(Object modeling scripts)
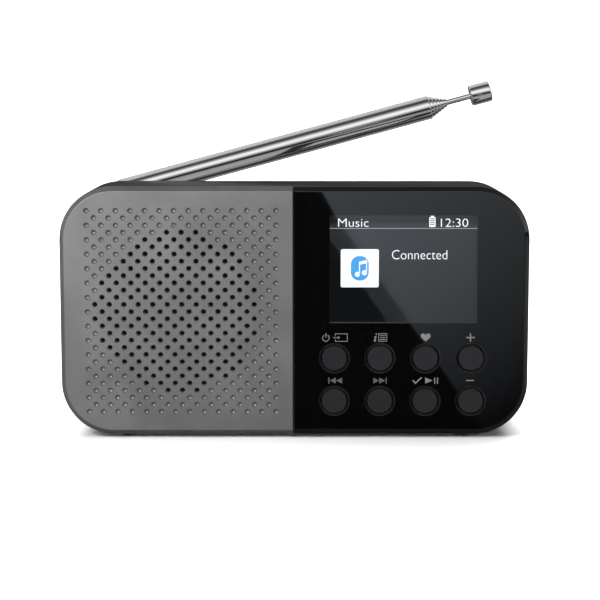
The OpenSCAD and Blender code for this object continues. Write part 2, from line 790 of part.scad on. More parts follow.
spring_turns = 4;
spring_wire = 0.5;
module battery_spring() {
    n = 12 * spring_turns;
    x0 = well_left + 0.5 + spring_wire;
    x1 = cell_left - spring_wire;
    color("#c8c8cc") translate([0, y_front + cell_depth, cell_zc])
        swept([for (i = [0 : n]) let (t = i / n, r = 5.5 - 2.5 * t)
            [x0 + (x1 - x0) * t, r * cos(360 * spring_turns * t), r * sin(360 * spring_turns * t)]],
                spring_wire, 8);
}

module battery_contacts() {
    color("#c8c8cc") {
        block(well_left, cell_zc - 6, 0.5, 12, cell_depth - 6, cell_depth + 6);
        block(well_right - 0.5, cell_zc - 6, 0.5, 12, cell_depth - 6, cell_depth + 6);
        block(well_left - well_wall - 1.5, cell_zc + 5, well_wall + 1.5 + eps, 2, cell_depth - 0.2,
            cell_depth + 0.2);
        block(well_right - eps, cell_zc + 5, well_wall + 1.5, 2, cell_depth - 0.2, cell_depth + 0.2);
        block(well_left, cell_zc + 5, 0.5, 2, cell_depth - 6, cell_depth + 6);
        block(well_right - 0.5, cell_zc + 5, 0.5, 2, cell_depth - 6, cell_depth + 6);
        translate([cell_left + cell_len, y_front + cell_depth, cell_zc]) rotate([0, 90, 0])
            cylinder(r = 2.5, h = well_right - cell_left - cell_len - 0.5 + eps);
    }
}

// ================= leads =================
lead_r = 0.6;
tag_x = driver_x + magnet_r + 3.9;
plug_x = board_left + 1.95;
driver_lead_routes = [for (s = [-1, 1]) [[tag_x + lead_r, magnet_front + 2.45, z_mid + s * 2.3],
    [tag_x + 2.4, magnet_front + 2, z_mid + 2 + s * 2],
    [plug_x - 5.5, board_back + 4.2, driver_plug_z - 1 + s], [plug_x - 3.2, board_back + 2.2,
        driver_plug_z + s],
    [plug_x - 1.4, board_back + 2, driver_plug_z + s], [plug_x, board_back + 2, driver_plug_z + s]]];
battery_lead_route = [[well_left - well_wall - 1.2, cell_depth - 0.85, cell_zc + 6],
    [well_left - well_wall - 2, cell_depth - 3, cell_zc + 5],
    [well_left - well_wall - 2.4, board_back + 6, cell_zc + 2], [plug_x - 3.4, board_back + 2.2,
        cell_plug_z - 1.6],
    [plug_x - 1.4, board_back + 1.3, cell_plug_z - 1.2], [plug_x, board_back + 1.3, cell_plug_z - 1.2]];
battery_lead_far_route = [[well_right + well_wall + 0.9, cell_depth - 0.85, cell_zc + 6],
    [well_right + well_wall + 0.9, cell_depth - 2.4, cell_zc + 9],
    [well_right + well_wall + 0.6, cell_depth - 4, cell_zc + well_clear / 2 + 2.8], [well_right - 5,
        cell_depth - 5, cell_zc + well_clear / 2 + 3.4], [well_right - 20, cell_depth - 6,
        cell_zc + well_clear / 2 + 3],
    [well_left + 20, cell_depth - 7, cell_zc + well_clear / 2 + 3.2], [well_left + 3, board_back + 8,
        cell_zc + well_clear / 2 + 3],
    [well_left - well_wall - 2.6, board_back + 5.5, cell_zc + well_clear / 2 + 3.6], [plug_x - 4,
        board_back + 2.2, cell_plug_z + 1.6],
    [plug_x - 1.4, board_back + 1.3, cell_plug_z + 1.2], [plug_x, board_back + 1.3, cell_plug_z + 1.2]];
aerial_lead_route = [[swivel_x + 6.4, aerial_depth, channel_floor - wall - 2.75], [swivel_x + 10,
    aerial_depth - 1, channel_floor - wall - 3.2],
    [swivel_x + 19, aerial_depth - 6, channel_floor - wall - 4], [swivel_x + 29, aerial_depth - 9,
        channel_floor - wall - 3],
    [swivel_x + 41, aerial_depth - 13, channel_floor - wall - 2.6], [swivel_x + 52, board_back + 7,
        z_low + 66.6],
    [swivel_x + 61, board_back + 5.6, z_low + 64.6], [4 - lead_r, board_back + 1.4, z_low + 64]];
module lead(route) {
    swept([for (p = curve(route, 4)) [p[0], y_front + p[1], p[2]]], lead_r, 8);
}
module driver_lead() { color("#a01818") for (r = driver_lead_routes) lead(r); }
module battery_lead() { color("#a01818") { lead(battery_lead_route); lead(battery_lead_far_route); } }
module aerial_lead() { color("#101010") lead(aerial_lead_route); }

// ================= keys =================
module key(i) {
    p = key_xz(i);
    color("#26262a") {
        peg(p[0], p[1], key_dia / 2 - 0.3, -key_proud, -key_proud + 0.3, key_dia / 2);
        peg(p[0], p[1], key_dia / 2, -key_proud + 0.3, key_flange_front);
        peg(p[0], p[1], key_flange_r, key_flange_front, key_flange_front + key_flange_t);
        peg(p[0], p[1], 1.5, key_flange_front + key_flange_t, key_stem_end);
    }
}

// ================= aerial =================
// Places children drawn along +X from the pivot pin, at the lifted angle.
module on_aerial() {
    translate([swivel_x, y_front + aerial_depth, pivot_z]) rotate([0, -aerial_lift, 0]) children();
}
module rod_x(r, s0, s1) { translate([s0, 0, 0]) rotate([0, 90, 0]) cylinder(r = r, h = s1 - s0); }

function section_r(k) = aerial_dia / 2 - (k - 1) * aerial_step / 2;
function section_end(k) = aerial_reach + (k - 1) * aerial_show;
function section_start(k) = plug_end + 1 + (k - 1) * 0.8;

module aerial_bracket() {
    top = channel_floor - wall - 1.5;
    color("#c0a050") difference() {
        union() {
            translate([swivel_x - 4, y_front + aerial_depth - 4, top - 0.6]) cube([8, 6.3, 0.6]);
            translate([swivel_x + 4 - eps, y_front + aerial_depth - 2.5, top - 0.6]) cube([4, 5, 0.6]);
        }
        translate([swivel_x, y_front + aerial_depth, top - 2]) cylinder(r = swivel_neck_r + slip, h = 4);
    }
}

module aerial_swivel() {
    low = channel_floor + 0.1;
    neck_low = channel_floor - wall - 2.3;
    color("#b8babd") difference() {
        union() {
            translate([swivel_x, y_front + aerial_depth, low]) cylinder(r = aerial_dia / 2,
                h = pivot_z - ear_r - low + 1.2);
            translate([swivel_x, y_front + aerial_depth, neck_low]) cylinder(r = swivel_neck_r,
                h = low - neck_low + eps);
            translate([swivel_x, y_front + aerial_depth, neck_low - 1.2]) cylinder(r = swivel_collar_r,
                h = 1.2);
            intersection() {
                translate([swivel_x, y_front + aerial_depth, low]) cylinder(r = aerial_dia / 2, h = far);
                union() {
                    peg(swivel_x, pivot_z, ear_r, aerial_depth - aerial_dia / 2,
                        aerial_depth + aerial_dia / 2);
                    block(swivel_x - ear_r, low, 2 * ear_r, pivot_z - low, aerial_depth - aerial_dia / 2,
                        aerial_depth + aerial_dia / 2);
                }
            }
        }
        // slot between the ears
        translate([swivel_x - far / 2, y_front + aerial_depth - tongue_t / 2 - 0.1, pivot_z - ear_r + 0.1])
            cube([far, tongue_t + 0.2, far]);
        peg(swivel_x, pivot_z, pin_r + slip, 0, body_d + 1);
    }
}

module aerial_pin() {
    color("#8a8c90") peg(swivel_x, pivot_z, pin_r, aerial_depth - aerial_dia / 2 + 0.8,
        aerial_depth + aerial_dia / 2 - 0.8);
}

// A section with its lip turned in at the open end and its collar swelled at the foot.
module section_tube(k) {
    r = section_r(k);
    bore = r - tube_wall;
    s0 = section_start(k);
    s1 = section_end(k);
    outer_bore = section_r(k - 1) - tube_wall;
    color("#c9cbce") on_aerial() difference() {
        union() {
            rod_x(r, s0, s1);
            rod_x(outer_bore - slip, s0, s0 + collar_len);
        }
        rod_x(bore, s0 + 0.5, s1 - lip_len);
        rod_x(section_r(k + 1) + slip, s1 - lip_len - eps, s1 + 1);
    }
}

module aerial_section_1() {
    r = section_r(1);
    color("#c9cbce") on_aerial() difference() {
        union() {
            rod_x(r, plug_start, section_end(1));
            intersection() {
                rotate([90, 0, 0]) translate([0, 0, -tongue_t / 2]) union() {
                    cylinder(r = ear_r - 0.2, h = tongue_t);
                    translate([0, -ear_r + 0.2, 0]) cube([plug_start + 1, 2 * ear_r - 0.4, tongue_t]);
                }
                rod_x(r, -far / 2, far / 2);
            }
        }
        rod_x(r - tube_wall, plug_end, section_end(1) - lip_len);
        rod_x(section_r(2) + slip, section_end(1) - lip_len - eps, section_end(1) + 1);
        rotate([90, 0, 0]) cylinder(r = pin_r + slip, h = far, center = true);
    }
}

module aerial_rod() {
    k = section_count;
    rod_end = section_end(k - 1) + aerial_rod_show;
    color("#c9cbce") on_aerial() {
        rod_x(section_r(k), section_start(k), rod_end + eps);
        rod_x(section_r(k - 1) - tube_wall - slip, section_start(k), section_start(k) + collar_len);
        rod_x(aerial_cap_dia / 2, rod_end, rod_end + aerial_cap_len);
    }
}

front_case();
rear_cover();
grille_panel();
control_panel();
display_window();
grille_cloth();
battery_door();
door_screw();
feet();
case_screws();
driver_gasket();
driver_basket();
driver_surround();
driver_cone();
driver_dust_cap();
driver_voice_coil();
driver_spider();
driver_top_plate();
driver_magnet();
driver_yoke();
driver_terminals();
driver_screws();
display_glass();
display_tray();
display_ribbon();
main_board();
board_screws();
tact_switches();
tuner_module();
board_chips();
board_capacitors();
board_connectors();
port_board();
port_screws();
headphone_socket();
usb_socket();
battery_cell();
battery_spring();
battery_contacts();
driver_lead();
battery_lead();
aerial_lead();
key(0);  // key_power
key(1);  // key_info
key(2);  // key_favourite
key(3);  // key_volume_up
key(4);  // key_previous
key(5);  // key_next
key(6);  // key_select
key(7);  // key_volume_down
aerial_bracket();
aerial_swivel();
aerial_pin();
aerial_section_1();
section_tube(2);  // aerial_section_2
section_tube(3);  // aerial_section_3
section_tube(4);  // aerial_section_4
section_tube(5);  // aerial_section_5
section_tube(6);  // aerial_section_6
aerial_rod();
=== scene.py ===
import bpy
import bmesh
import json
import math
from mathutils import Matrix, Vector

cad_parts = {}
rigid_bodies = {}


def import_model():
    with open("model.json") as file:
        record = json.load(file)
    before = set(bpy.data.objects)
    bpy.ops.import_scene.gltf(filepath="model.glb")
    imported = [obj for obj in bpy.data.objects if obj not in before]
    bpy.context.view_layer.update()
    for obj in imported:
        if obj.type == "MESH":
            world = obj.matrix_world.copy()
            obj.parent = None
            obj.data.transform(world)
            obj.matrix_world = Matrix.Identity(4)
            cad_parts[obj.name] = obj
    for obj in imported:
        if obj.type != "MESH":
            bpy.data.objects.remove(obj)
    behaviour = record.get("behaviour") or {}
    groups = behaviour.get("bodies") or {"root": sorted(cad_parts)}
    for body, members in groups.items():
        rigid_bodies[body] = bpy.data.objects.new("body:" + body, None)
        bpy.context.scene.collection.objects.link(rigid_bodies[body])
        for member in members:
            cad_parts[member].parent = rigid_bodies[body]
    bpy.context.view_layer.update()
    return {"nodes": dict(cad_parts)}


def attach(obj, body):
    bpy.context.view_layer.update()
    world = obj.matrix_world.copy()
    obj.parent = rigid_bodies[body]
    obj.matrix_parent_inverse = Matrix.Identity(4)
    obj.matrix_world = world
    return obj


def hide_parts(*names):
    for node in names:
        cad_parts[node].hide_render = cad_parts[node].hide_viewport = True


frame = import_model()
scene = bpy.context.scene

# ---------------------------------------------------------------------------
# Table and studio. The radio stands on a pale seamless sweep of card, lit by
# softboxes, with the camera low in front of it and looking slightly down.
# ---------------------------------------------------------------------------
MM = 0.001
plate_y = -0.01925          # front face of the two covers
foot_lift = 0.001           # the case's underside stands this far above the table
camera_x = 0.00176
camera_z = 0.1168
camera_gap = 0.5445         # from the front face to the lens
camera_dip = 7.53           # degrees below level
sweep_back = 2.5            # where the card turns up behind the radio


def clear_selection():
    if bpy.context.mode != "OBJECT":
        bpy.ops.object.mode_set(mode="OBJECT")
    bpy.ops.object.select_all(action="DESELECT")


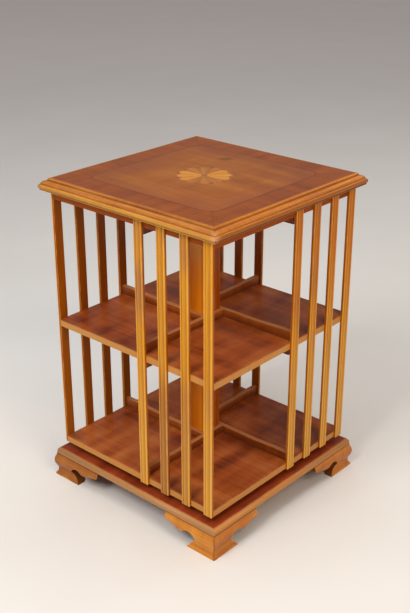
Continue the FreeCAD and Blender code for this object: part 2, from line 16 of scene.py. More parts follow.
import bpy
import numpy as np
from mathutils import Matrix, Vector

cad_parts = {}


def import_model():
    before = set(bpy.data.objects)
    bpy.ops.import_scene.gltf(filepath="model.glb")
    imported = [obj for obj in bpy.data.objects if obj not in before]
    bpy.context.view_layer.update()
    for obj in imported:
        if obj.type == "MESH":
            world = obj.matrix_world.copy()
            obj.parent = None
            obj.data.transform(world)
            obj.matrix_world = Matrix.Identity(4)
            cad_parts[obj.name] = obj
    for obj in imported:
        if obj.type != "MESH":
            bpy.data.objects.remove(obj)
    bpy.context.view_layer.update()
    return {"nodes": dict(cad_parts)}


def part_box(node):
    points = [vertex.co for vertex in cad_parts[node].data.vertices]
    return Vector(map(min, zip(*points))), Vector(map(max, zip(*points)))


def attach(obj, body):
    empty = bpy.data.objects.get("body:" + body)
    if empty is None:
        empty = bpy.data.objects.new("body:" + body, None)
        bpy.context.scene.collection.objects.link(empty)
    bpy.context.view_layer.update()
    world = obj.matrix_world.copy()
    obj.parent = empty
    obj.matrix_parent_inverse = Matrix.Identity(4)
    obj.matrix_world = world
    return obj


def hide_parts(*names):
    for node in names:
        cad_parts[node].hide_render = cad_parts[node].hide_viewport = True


LOG = logging.getLogger("bookcase")
MM = 0.001
GRAIN_SEED = 4171
LOG_REACH = 3000.0
SLAT_WIDTH = 21.0
COLUMN_HALF = 24.0
ARC_STEP = math.radians(11)
SHARPEST_MITRE = 0.3
WELD_DIGITS = 4
QUARTER = math.pi / 2

Array = np.ndarray
Code = str
Face = tuple[int, ...]
Row = tuple[Array, bool, float, float]


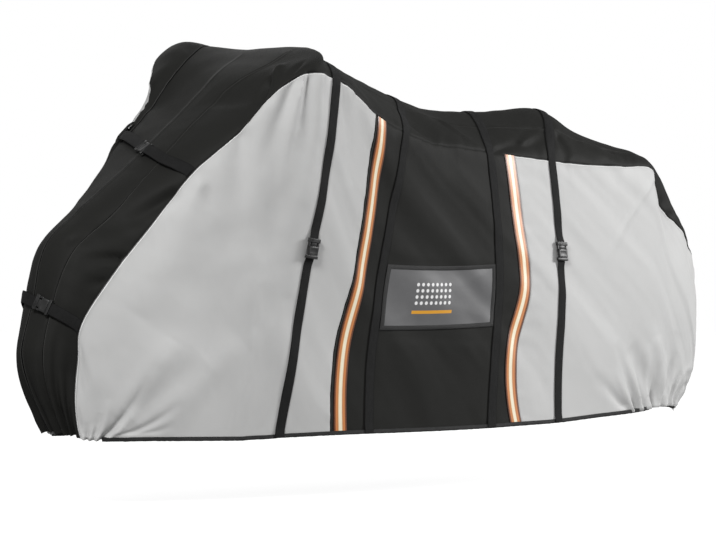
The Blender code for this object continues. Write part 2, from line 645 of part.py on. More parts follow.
def buckle_span(name, w_centre, width):
    """Where each edge of the webbing stops below and above a buckle, square to the buckle."""
    centre, along, _, _ = buckle_frame(name, w_centre)
    reach = (SOCKET_LENGTH + PRONG_LENGTH + GAP) / 2 + 2 * GAP
    w = np.linspace(w_centre - 0.15, w_centre + 0.15, 601)
    below, above = [], []
    for offset in (-width / 2, width / 2):
        u = column_u(column(name, offset), w)
        outward = unit(sample(NORMALS, u, w))
        faces = [(sample(SURFACE, u, w) + outward * lift - centre) @ along for lift in (SEAT, SEAT + WEBBING)]
        below.append(min(np.interp(-reach, face, w) for face in faces))
        above.append(max(np.interp(reach, face, w) for face in faces))
    return below, above


def make_side_straps(collection, finish):
    for word in ("first", "second", "third", "fourth"):
        name = f"{word} strap"
        u, w = lattice(strap_columns(name, STRAP_WIDTH), whole_way_rows())
        if word not in SIDE_BUCKLES:
            sewn_on(f"{word}_strap", u, w, strap_lift(u, w), WEBBING, finish["webbing"], collection)
            continue
        w_buckle = -W_SEAM - (1 - W_SEAM) * SIDE_BUCKLES[word]
        below, above = buckle_span(name, w_buckle, STRAP_WIDTH)
        for part, ends in (("lower", (w[:, 0], below)), ("upper", (above, w[:, -1]))):
            part_u, part_w = cut_rows(u, w, *ends)
            sewn_on(f"{word}_strap_{part}", part_u, part_w, strap_lift(part_u, part_w), WEBBING,
                    finish["webbing"], collection)
        make_buckle(f"{word}_buckle", name, w_buckle, collection, finish)


def make_cross_straps(collection, finish):
    rows = (level_rows(-W_SEAM, -W_STRIP, FLANK_CELLS)[:-1]
            + level_rows(-W_STRIP, W_STRIP, 2 * STRIP_CELLS)
            + level_rows(W_STRIP, W_SEAM, FLANK_CELLS)[1:])
    for word, w_centre in CROSS_BUCKLES.items():
        name = f"{word} cross strap"
        u, w = lattice(strap_columns(name, CROSS_STRAP_WIDTH), rows)
        below, above = buckle_span(name, w_centre, CROSS_STRAP_WIDTH)
        near_half = (w[:, 0] + CROSS_STRAP_END, below)
        far_half = (above, w[:, -1] - CROSS_STRAP_END)
        for half, ends in (("near", near_half), ("far", far_half)):
            half_u, half_w = cut_rows(u, w, *ends)
            sewn_on(f"{word}_cross_strap_{half}", half_u, half_w, SEAT, WEBBING, finish["webbing"],
                    collection)
        make_buckle(f"{word}_cross_buckle", name, w_centre, collection, finish)


def box_object(name, centre, axes, size, finish, collection):
    """A bevelled box whose own X, Y and Z run along three given directions."""
    shape = bmesh.new()
    bmesh.ops.create_cube(shape, size=1.0)
    bmesh.ops.scale(shape, vec=size, verts=shape.verts)
    bmesh.ops.bevel(shape, geom=shape.edges, offset=BUCKLE_BEVEL, segments=1, affect="EDGES")
    for vertex in shape.verts:
        local = np.array(vertex.co)
        vertex.co = centre - ORIGIN + local @ axes
    mesh = bpy.data.meshes.new(name)
    bmesh.ops.recalc_face_normals(shape, faces=shape.faces)
    shape.to_mesh(mesh)
    shape.free()
    mesh.materials.append(finish)
    collection.objects.link(bpy.data.objects.new(name, mesh))


def buckle_frame(name, w_centre):
    """Centre and directions of a buckle: along the strap, across it and out of the cloth."""
    u = station(name)
    length = SOCKET_LENGTH + PRONG_LENGTH + GAP
    out = unit(sample(NORMALS, u, w_centre))
    places = step_across(name, w_centre, np.linspace(-0.5, 0.5, 9) * length)
    ends = sample(SURFACE, u, places)
    along = unit(ends[-1] - ends[0])
    out = unit(out - along * (out @ along))
    across = np.cross(along, out)
    middle = sample(SURFACE, u, w_centre)
    spread_u = BUCKLE_WIDTH / 2 / float(sample(ALONG_SCALE, u, w_centre))
    under = sample(SURFACE, u + spread_u * np.linspace(-1, 1, 9)[:, None], places[None])
    highest = ((under - middle) @ out).max()
    return middle + out * (highest + 2 * SEAT + BUCKLE_THICK / 2), along, across, out


def make_buckle(node, name, w_centre, collection, finish):
    centre, along, across, out = buckle_frame(name, w_centre)
    axes = np.stack([across, along, out])
    whole = SOCKET_LENGTH + PRONG_LENGTH + GAP
    socket = centre - along * (whole - SOCKET_LENGTH) / 2
    prong = centre + along * (whole - PRONG_LENGTH) / 2
    socket_size = (BUCKLE_WIDTH, SOCKET_LENGTH, BUCKLE_THICK)
    prong_size = (PRONG_WIDTH, PRONG_LENGTH, PRONG_THICK)
    box_object(f"{node}_socket", socket, axes, socket_size, finish["buckle"], collection)
    box_object(f"{node}_prong", prong, axes, prong_size, finish["buckle"], collection)


def folded_tape(outer, normal, down, clear):
    """Four lines of a tape folded round the hem: outer leaf, both corners under the edge, inner leaf."""
    inward = CLOTH + clear
    return np.stack([
        outer[:, 0] + normal[:, 0] * clear,
        outer[:, 1] + normal[:, 1] * clear + down * clear,
        outer[:, 1] - normal[:, 1] * inward + down * clear,
        outer[:, 0] - normal[:, 0] * inward,
    ], axis=1)


def make_bindings(collection, finish):
    for side, word in ((-1, "near"), (1, "far")):
        first, last = COLUMNS.index(column("nose")), COLUMNS.index(column("yoke corner"))
        u, w = lattice(COLUMNS[first:last + 1], side_rows(side)[-2:])
        outer = sample(SURFACE, u, w)
        normal = unit(sample(NORMALS, u, w))
        hem_way = unit(np.gradient(outer[:, 1], axis=0))[:, None]
        down = outer[:, 1:] - outer[:, :1]
        down = unit(down - hem_way * np.sum(down * hem_way, axis=2, keepdims=True))[:, 0]
        inside = folded_tape(outer, normal, down, BINDING_SEAT)
        outside = folded_tape(outer, normal, down, BINDING_SEAT + BINDING)
        slab(f"hem_binding_{word}", outside, inside, finish["binding"], collection)


def make_pocket(collection, finish):
    """The window of film and the bound frame round it, between the second and third straps."""
    first = MIDDLE_COLUMNS.index(column("second strap", POCKET_EDGE))
    last = MIDDLE_COLUMNS.index(column("third strap", -POCKET_EDGE))
    columns = MIDDLE_COLUMNS[first:last + 1]
    top = WALL_ROWS.index(POCKET_TOP)
    bottom = WALL_ROWS.index(POCKET_BOTTOM)
    rows = side_rows(-1)[top:bottom + 1][::-1]
    u, w = lattice(columns, rows)
    film_u, film_w = inset(u[1:-1, 1:-1], w[1:-1, 1:-1], ends=(2, 2), edges=(2, 2))
    sewn_on("pocket_film", film_u, film_w, SEAT, TAPE, finish["film"], collection)
    holes = {(i, j) for i in range(1, len(columns) - 2) for j in range(1, len(rows) - 2)}
    sewn_on("pocket_border", u, w, SEAT, POCKET_CLOTH, finish["binding"], collection, holes)


def main():
    for old in list(bpy.data.objects):
        bpy.data.objects.remove(old, do_unlink=True)
    collection = bpy.data.collections.new("outdoor cover")
    bpy.context.scene.collection.children.link(collection)
    finish = make_materials()
    make_cloth(collection, finish)
    make_tapes(collection, finish)
    make_side_straps(collection, finish)
    make_cross_straps(collection, finish)
    make_bindings(collection, finish)
    make_pocket(collection, finish)


main()
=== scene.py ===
# %% [markdown]
# # A fitted outdoor cover, dressed in cloth, webbing and tape
#
# The real cover is sewn from nine cut pieces of coated polyester: a long black strip over the top, a black
# flank on each side of it, and three wall panels a side, grey, black, grey. Webbing, reflective tape, a hem
# binding and a pocket are sewn on the outside. The construction model already has every piece at its true
# place and size. This notebook makes the surface that a person sees: the creases, the puckers along the
# seams, the weave, the stitching and the moulded buckles.
#
# Everything below is in metres, in the frame of that model: +Z up, the nose towards -X, the near side
# (the one with the pocket) towards -Y.

# %% Load the fixed frame
import math

import bpy
import numpy as np
from mathutils import Matrix, Vector


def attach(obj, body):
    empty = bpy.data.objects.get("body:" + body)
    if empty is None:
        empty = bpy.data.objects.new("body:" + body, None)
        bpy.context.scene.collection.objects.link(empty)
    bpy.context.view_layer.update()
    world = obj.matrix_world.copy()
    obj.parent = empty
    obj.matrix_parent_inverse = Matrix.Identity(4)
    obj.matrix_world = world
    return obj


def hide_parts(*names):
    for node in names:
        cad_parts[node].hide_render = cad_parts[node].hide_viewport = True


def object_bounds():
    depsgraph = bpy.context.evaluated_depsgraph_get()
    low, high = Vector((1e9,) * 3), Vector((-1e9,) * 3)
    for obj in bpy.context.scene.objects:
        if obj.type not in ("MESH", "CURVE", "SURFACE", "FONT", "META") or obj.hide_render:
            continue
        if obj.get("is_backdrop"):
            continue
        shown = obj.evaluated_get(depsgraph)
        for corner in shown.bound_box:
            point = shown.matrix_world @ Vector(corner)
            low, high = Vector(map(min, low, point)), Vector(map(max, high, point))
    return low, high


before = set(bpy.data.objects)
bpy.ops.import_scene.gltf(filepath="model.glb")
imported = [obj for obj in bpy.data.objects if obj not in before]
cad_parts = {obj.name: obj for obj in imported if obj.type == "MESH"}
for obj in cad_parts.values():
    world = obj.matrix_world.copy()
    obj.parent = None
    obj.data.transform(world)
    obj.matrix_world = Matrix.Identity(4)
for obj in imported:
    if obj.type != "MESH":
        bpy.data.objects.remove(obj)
cad_box = [list(map(float, corner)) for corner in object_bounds()]
bpy.ops.object.select_all(action="DESELECT")
print("solids in the frame:", len(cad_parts))
print("box of the solids:", cad_box)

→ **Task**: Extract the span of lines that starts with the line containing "The Blender code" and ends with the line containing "return below, above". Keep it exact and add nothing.

→ **Task result**:
The Blender code for this object continues. Write part 2, from line 645 of part.py on. More parts follow.
def buckle_span(name, w_centre, width):
    """Where each edge of the webbing stops below and above a buckle, square to the buckle."""
    centre, along, _, _ = buckle_frame(name, w_centre)
    reach = (SOCKET_LENGTH + PRONG_LENGTH + GAP) / 2 + 2 * GAP
    w = np.linspace(w_centre - 0.15, w_centre + 0.15, 601)
    below, above = [], []
    for offset in (-width / 2, width / 2):
        u = column_u(column(name, offset), w)
        outward = unit(sample(NORMALS, u, w))
        faces = [(sample(SURFACE, u, w) + outward * lift - centre) @ along for lift in (SEAT, SEAT + WEBBING)]
        below.append(min(np.interp(-reach, face, w) for face in faces))
        above.append(max(np.interp(reach, face, w) for face in faces))
    return below, above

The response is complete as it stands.